Merton, 11-17-22

An excerpt of the essay that begins below appears in the August-September 2022 issue of The Catholic Worker.  A longer version, titled “The Wild Places,” was first published in that publication’s June 1968 edition. The author, described by Wikipedia as “an American Trappist monk, writer, theologian, mystic, poet, social activist and scholar of comparative religion,” died later that year.  A second segment will be reprinted here at a later date. — MCM

   

Our frontier mythology

By Thomas Merton

Man is a creature of ambiguity. His salvation and his sanity depend on his ability to harmonize the deep conflicts in his thought, his emotions, his personal mythology. Honesty and authenticity do not depend on complete freedom from contradictions — such freedom is impossible — but on recognizing our self-contradictions, and not masking them with bad faith. The conflicts in individuals are not entirely of their own making. On the contrary, many of them are imposed, ready made, by an ambivalent culture.

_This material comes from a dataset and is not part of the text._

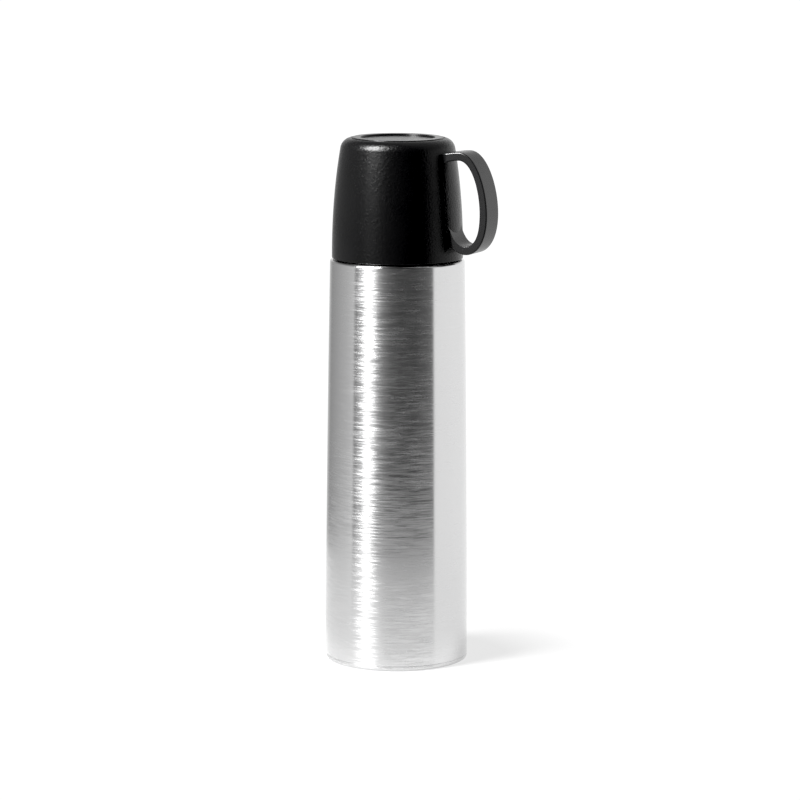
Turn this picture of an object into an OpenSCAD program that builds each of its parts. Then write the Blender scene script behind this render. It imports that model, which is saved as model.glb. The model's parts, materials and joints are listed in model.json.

This poses a very special problem, because he who accepts the ambiguities of his culture without protest and without criticism is rewarded with a sense of security and moral justification. A certain kind of unanimity satisfies our emotions, and easily substitutes for truth. We are content to think like the others, and in order to protect our common psychic security, we readily become blind to the contradictions — or even the lies — that we have all decided to accept as plain truth.

Our frontier mythology has grown in power even as we have ceased to be a frontier or even a rural people. The pioneer, the frontier culture hero, is a product of the wilderness. But at the same time he is a destroyer of the wilderness. His success as pioneer depends on his ability to fight the wilderness and win. Victory consists in reducing the wilderness to something else, a farm, a village, a road, a canal, a railway, a mine, a factory, a city – and finally an urban nation.

We all proclaim our love and respect for wild nature, and in the same breath we confess our firm attachment to values which inexorably demand the destruction of the last remnant of wilderness. But when people like Rachel Carson try to suggest that our capacity to poison the nature around us is some indication of a sickness in ourselves, we dismiss them as fanatics.

Now one of the interesting things about this ambivalence toward nature is that it is rooted in our Biblical tradition. There is a certain popular, superficial and one-sided Christian worldliness that is, in its hidden implications, profoundly destructive of nature and of God’s creation, even while it claims to love and extol them. The elementary Christian duty of the Puritan settler was to attack the forest with an axe and to keep a gun handy in order to exterminate Indians and wild beasts, should they put in an appearance. The work of combating, reducing, destroying and transforming the wilderness was purely and simply God’s work.

The Puritan, and after him the pioneer, had an opportunity to prove his worth — or indeed his salvation and election — by the single-minded zeal with which he carried on this obsessive crusade against wilderness. His reward was prosperity, real estate, money and ultimately the peaceful “order” of civil and urban life.